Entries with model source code
:::::
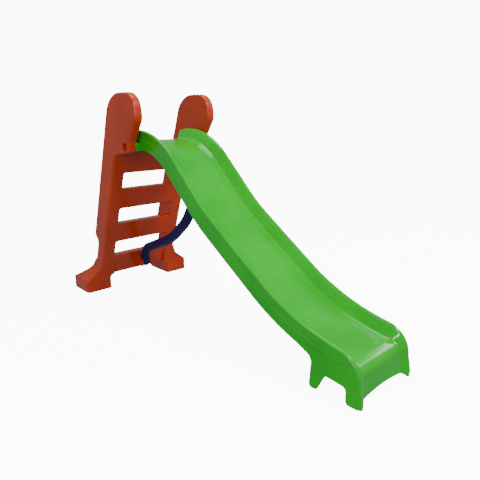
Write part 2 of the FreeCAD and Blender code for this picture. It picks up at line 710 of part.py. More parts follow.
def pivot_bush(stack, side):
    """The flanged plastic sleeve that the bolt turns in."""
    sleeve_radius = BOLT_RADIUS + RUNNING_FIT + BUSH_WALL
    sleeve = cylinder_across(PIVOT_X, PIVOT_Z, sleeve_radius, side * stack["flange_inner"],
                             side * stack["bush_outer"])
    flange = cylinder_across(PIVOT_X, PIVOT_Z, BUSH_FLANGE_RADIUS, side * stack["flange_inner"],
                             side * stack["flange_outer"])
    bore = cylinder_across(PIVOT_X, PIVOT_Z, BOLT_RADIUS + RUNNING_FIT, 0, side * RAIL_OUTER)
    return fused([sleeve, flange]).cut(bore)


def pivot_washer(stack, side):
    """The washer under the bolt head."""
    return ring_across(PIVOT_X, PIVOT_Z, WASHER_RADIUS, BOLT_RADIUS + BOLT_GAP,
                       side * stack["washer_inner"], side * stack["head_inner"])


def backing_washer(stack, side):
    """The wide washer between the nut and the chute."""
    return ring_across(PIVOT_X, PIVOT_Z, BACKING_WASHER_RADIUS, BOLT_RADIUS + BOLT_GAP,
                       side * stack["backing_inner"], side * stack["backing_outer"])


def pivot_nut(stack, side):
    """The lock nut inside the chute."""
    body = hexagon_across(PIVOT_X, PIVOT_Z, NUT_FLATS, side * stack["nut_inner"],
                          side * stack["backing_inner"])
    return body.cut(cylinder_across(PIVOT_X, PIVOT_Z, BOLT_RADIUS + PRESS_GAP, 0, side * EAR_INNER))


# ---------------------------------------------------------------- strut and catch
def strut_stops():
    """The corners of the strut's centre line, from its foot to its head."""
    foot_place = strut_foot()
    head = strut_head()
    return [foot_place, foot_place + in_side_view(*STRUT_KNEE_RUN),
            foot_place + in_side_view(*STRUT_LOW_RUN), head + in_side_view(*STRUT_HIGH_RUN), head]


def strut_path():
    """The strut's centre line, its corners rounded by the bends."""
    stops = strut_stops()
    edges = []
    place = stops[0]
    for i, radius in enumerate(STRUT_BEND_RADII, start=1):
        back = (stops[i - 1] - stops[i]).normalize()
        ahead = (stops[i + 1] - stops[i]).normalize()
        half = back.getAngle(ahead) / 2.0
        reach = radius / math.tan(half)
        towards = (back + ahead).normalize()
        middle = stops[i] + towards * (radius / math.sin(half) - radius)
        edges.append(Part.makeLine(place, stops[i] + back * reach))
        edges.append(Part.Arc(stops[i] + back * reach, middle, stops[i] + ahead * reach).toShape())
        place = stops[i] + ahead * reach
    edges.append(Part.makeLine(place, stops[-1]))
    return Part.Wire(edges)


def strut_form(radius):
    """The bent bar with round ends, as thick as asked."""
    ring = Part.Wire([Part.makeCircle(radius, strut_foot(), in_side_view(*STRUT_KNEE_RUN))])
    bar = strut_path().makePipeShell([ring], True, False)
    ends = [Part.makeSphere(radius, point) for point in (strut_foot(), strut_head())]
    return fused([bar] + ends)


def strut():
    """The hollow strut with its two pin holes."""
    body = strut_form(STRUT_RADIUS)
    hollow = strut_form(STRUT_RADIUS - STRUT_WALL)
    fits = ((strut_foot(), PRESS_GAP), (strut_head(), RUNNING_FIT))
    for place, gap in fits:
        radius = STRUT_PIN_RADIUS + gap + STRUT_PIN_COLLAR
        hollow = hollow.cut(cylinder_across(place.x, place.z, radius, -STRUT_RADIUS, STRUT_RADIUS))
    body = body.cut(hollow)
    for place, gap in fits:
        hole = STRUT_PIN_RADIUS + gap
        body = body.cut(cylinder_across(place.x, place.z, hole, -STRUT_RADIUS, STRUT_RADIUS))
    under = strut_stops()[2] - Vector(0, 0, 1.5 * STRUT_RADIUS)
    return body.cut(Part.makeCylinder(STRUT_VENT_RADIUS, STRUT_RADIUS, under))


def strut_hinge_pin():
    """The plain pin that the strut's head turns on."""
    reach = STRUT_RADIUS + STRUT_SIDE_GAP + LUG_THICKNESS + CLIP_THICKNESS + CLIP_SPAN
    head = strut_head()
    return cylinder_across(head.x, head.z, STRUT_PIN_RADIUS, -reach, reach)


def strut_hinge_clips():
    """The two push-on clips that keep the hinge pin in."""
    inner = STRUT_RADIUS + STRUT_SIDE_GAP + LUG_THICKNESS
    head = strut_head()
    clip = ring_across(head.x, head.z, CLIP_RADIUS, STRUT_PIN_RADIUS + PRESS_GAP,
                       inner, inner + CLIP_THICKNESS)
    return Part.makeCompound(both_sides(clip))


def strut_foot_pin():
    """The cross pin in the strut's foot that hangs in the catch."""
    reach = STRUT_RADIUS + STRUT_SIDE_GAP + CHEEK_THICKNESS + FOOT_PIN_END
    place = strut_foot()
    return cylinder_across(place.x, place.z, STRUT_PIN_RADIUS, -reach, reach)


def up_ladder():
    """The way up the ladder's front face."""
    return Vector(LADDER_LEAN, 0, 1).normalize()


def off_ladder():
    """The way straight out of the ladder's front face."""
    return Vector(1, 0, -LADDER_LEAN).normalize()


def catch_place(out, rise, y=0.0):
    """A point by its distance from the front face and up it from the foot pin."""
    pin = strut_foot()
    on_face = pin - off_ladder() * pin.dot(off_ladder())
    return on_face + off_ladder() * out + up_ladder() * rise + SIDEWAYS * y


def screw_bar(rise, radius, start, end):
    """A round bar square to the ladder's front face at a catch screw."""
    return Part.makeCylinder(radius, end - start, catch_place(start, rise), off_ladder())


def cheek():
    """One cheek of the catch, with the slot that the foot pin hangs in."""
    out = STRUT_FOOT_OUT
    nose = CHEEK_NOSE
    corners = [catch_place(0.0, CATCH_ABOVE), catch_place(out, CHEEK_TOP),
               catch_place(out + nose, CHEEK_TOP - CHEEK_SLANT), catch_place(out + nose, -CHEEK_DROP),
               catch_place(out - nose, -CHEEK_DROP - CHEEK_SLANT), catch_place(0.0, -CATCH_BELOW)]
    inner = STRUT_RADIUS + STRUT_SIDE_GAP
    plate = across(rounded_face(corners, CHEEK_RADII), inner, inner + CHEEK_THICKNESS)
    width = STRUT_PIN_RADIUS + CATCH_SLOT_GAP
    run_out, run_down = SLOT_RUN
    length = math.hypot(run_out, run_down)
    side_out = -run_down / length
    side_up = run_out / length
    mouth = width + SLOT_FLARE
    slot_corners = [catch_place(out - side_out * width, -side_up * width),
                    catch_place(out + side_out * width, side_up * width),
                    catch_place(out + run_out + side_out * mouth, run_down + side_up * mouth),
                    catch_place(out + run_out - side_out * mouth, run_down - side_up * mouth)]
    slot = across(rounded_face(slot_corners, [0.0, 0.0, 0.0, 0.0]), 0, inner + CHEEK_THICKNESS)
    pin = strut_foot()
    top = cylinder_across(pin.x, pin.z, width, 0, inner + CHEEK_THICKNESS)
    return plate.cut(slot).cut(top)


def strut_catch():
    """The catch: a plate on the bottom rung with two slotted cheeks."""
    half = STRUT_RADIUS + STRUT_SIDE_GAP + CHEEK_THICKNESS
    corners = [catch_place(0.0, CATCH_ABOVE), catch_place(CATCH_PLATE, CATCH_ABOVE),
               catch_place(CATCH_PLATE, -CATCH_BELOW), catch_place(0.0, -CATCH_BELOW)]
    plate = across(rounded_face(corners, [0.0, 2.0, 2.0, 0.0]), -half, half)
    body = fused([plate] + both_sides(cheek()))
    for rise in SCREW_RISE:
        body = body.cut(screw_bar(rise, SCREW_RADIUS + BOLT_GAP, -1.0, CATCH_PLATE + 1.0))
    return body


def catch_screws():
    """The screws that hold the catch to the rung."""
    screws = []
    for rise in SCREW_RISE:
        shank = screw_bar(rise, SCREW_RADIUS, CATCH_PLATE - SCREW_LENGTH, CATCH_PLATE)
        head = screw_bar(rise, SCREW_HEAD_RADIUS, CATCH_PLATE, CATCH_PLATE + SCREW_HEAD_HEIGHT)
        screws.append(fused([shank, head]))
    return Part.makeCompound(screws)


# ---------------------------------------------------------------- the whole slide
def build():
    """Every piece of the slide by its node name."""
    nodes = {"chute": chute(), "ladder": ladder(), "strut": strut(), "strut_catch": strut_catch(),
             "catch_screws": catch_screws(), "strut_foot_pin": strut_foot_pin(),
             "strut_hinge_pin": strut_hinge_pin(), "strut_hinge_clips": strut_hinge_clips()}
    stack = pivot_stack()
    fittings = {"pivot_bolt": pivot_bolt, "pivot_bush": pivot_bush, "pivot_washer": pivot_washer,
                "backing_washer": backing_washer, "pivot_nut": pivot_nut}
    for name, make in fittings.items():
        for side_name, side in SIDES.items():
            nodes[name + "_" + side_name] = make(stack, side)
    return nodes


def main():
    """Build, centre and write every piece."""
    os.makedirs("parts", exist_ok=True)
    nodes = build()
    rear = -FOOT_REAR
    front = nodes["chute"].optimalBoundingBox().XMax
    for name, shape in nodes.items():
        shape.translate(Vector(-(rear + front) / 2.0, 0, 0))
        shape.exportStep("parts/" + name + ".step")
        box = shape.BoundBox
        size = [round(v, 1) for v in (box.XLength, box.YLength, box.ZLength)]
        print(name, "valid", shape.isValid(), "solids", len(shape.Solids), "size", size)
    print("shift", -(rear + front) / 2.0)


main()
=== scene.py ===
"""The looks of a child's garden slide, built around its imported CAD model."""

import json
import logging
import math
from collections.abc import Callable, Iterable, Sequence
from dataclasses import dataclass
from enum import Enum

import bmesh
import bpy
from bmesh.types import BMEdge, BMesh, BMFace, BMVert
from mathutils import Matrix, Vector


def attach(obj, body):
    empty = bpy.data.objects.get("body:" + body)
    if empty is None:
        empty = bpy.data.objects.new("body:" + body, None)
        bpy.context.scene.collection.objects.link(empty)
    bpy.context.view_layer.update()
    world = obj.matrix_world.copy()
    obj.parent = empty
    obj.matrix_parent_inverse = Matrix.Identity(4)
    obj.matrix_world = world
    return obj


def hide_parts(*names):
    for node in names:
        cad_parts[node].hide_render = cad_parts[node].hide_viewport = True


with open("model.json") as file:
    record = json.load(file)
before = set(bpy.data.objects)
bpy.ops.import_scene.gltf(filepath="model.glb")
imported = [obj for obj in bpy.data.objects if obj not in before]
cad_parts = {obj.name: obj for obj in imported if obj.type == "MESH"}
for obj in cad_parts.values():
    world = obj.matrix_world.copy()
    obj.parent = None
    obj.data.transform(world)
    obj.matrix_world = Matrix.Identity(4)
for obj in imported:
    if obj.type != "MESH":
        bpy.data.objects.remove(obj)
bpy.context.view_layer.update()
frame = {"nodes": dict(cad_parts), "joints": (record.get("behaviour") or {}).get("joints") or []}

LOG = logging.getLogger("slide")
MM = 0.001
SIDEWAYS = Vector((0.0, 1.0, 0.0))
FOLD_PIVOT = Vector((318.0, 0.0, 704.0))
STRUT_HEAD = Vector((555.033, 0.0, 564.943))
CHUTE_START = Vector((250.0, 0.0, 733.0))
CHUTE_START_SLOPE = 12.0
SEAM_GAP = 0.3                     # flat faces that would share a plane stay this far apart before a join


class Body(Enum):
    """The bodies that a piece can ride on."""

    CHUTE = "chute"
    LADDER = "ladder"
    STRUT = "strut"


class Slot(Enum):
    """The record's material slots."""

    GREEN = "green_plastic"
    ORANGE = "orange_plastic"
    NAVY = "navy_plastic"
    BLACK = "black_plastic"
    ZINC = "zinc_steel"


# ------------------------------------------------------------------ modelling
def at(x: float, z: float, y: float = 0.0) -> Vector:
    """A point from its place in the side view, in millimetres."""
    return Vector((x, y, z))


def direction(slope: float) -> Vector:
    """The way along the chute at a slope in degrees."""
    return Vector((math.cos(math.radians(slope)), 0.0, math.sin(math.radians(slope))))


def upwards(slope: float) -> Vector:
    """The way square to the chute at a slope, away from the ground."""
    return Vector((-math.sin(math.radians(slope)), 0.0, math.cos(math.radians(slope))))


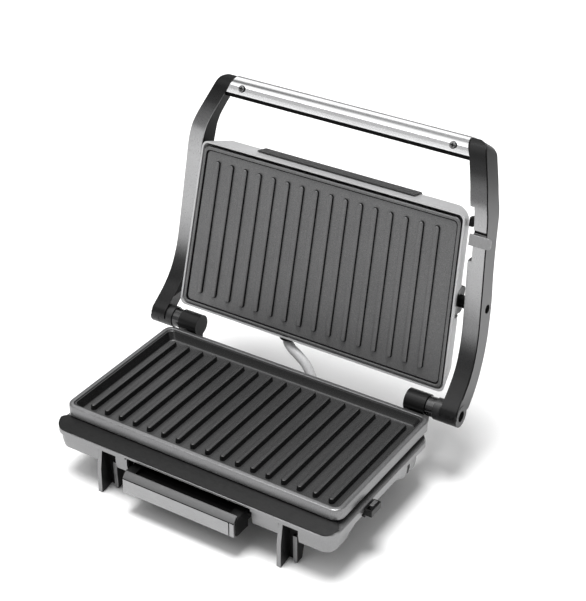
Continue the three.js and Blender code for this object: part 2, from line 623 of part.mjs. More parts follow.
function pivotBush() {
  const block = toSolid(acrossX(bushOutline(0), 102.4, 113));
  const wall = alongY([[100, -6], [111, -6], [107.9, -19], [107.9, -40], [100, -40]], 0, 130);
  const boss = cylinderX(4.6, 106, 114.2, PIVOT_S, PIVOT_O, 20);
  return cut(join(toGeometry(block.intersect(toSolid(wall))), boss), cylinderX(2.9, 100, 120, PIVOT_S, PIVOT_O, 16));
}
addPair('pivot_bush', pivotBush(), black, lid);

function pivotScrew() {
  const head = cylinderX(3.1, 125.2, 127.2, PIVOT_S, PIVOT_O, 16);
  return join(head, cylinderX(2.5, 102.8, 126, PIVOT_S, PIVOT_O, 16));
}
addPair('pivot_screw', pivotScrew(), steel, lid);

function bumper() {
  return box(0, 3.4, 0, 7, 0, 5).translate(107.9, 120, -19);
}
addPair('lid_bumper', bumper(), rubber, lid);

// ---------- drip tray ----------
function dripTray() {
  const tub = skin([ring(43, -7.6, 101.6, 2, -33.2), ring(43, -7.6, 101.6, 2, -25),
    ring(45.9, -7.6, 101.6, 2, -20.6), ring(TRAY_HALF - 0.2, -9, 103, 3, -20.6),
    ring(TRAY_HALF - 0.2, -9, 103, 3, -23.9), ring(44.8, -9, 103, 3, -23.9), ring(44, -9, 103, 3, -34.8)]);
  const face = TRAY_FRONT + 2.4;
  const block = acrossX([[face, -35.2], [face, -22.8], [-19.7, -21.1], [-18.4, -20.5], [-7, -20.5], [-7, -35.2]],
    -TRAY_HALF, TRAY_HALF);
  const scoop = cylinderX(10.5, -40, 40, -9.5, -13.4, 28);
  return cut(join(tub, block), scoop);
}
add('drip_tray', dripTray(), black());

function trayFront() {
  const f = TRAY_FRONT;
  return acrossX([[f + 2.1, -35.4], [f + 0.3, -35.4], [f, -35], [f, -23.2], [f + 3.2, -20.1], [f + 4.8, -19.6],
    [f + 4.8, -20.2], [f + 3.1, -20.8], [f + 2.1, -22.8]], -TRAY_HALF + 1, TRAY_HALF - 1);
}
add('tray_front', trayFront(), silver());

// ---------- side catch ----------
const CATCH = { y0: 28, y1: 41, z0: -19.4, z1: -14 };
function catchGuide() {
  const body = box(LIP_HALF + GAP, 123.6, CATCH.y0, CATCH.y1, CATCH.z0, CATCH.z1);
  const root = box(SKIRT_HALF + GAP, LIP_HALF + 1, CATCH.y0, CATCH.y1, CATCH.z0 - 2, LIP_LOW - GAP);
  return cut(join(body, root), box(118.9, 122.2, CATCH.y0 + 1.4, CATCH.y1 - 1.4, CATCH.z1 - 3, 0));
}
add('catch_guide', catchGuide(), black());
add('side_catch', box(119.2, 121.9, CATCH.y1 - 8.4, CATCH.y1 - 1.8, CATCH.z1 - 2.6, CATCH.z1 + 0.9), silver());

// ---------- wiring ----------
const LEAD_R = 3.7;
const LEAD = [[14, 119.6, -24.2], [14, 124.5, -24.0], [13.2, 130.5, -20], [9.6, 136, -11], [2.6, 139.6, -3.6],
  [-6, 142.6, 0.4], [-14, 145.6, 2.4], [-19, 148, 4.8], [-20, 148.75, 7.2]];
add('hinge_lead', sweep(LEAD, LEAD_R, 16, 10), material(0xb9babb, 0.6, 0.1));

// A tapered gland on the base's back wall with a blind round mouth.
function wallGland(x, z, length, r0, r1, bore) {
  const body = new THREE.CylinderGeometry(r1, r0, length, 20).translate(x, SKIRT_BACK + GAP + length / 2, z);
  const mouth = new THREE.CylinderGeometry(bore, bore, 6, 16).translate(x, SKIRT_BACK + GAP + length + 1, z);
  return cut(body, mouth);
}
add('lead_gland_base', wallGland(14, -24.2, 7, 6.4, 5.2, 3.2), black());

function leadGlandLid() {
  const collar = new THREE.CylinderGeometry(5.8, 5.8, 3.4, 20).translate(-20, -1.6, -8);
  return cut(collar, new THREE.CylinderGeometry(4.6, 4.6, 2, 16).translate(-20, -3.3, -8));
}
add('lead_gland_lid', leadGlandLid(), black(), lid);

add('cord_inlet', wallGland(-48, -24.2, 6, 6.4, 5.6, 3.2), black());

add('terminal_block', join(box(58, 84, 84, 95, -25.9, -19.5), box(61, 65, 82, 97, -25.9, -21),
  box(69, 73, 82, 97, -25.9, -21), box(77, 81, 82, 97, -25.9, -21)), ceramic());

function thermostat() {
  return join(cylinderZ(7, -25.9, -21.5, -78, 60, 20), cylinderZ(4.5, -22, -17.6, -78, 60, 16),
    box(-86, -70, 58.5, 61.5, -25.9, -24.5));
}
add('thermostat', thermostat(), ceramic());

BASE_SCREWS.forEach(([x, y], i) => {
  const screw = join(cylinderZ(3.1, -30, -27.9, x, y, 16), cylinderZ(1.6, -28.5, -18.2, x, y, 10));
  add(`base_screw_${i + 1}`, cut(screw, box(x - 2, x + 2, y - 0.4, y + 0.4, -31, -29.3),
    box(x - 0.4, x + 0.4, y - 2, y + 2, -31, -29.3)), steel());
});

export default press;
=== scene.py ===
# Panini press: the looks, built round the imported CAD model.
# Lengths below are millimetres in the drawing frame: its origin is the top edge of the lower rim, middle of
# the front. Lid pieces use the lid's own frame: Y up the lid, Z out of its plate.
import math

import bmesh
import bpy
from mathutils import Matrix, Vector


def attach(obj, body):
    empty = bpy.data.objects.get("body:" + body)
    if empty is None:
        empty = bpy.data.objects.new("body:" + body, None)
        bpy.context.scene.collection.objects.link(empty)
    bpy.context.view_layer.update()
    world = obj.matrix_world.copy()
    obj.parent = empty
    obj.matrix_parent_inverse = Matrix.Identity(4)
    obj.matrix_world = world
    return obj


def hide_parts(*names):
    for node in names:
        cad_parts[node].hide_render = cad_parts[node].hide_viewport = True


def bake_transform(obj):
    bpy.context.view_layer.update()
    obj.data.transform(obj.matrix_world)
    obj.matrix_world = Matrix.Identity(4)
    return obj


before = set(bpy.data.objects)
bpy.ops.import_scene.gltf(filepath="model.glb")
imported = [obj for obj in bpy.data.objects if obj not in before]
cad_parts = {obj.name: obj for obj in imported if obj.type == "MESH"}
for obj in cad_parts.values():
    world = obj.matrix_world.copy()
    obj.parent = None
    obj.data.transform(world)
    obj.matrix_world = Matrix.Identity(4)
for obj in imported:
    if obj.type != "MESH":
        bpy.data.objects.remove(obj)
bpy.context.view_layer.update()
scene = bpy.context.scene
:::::
Copy out precisely the lines that begin at the line containing "Continue the three.js" and end at the line containing "addPair('pivot_bush', pivotBush(), black, lid);", including both; write nothing else.

**Correct result**
Continue the three.js and Blender code for this object: part 2, from line 623 of part.mjs. More parts follow.
function pivotBush() {
  const block = toSolid(acrossX(bushOutline(0), 102.4, 113));
  const wall = alongY([[100, -6], [111, -6], [107.9, -19], [107.9, -40], [100, -40]], 0, 130);
  const boss = cylinderX(4.6, 106, 114.2, PIVOT_S, PIVOT_O, 20);
  return cut(join(toGeometry(block.intersect(toSolid(wall))), boss), cylinderX(2.9, 100, 120, PIVOT_S, PIVOT_O, 16));
}
addPair('pivot_bush', pivotBush(), black, lid);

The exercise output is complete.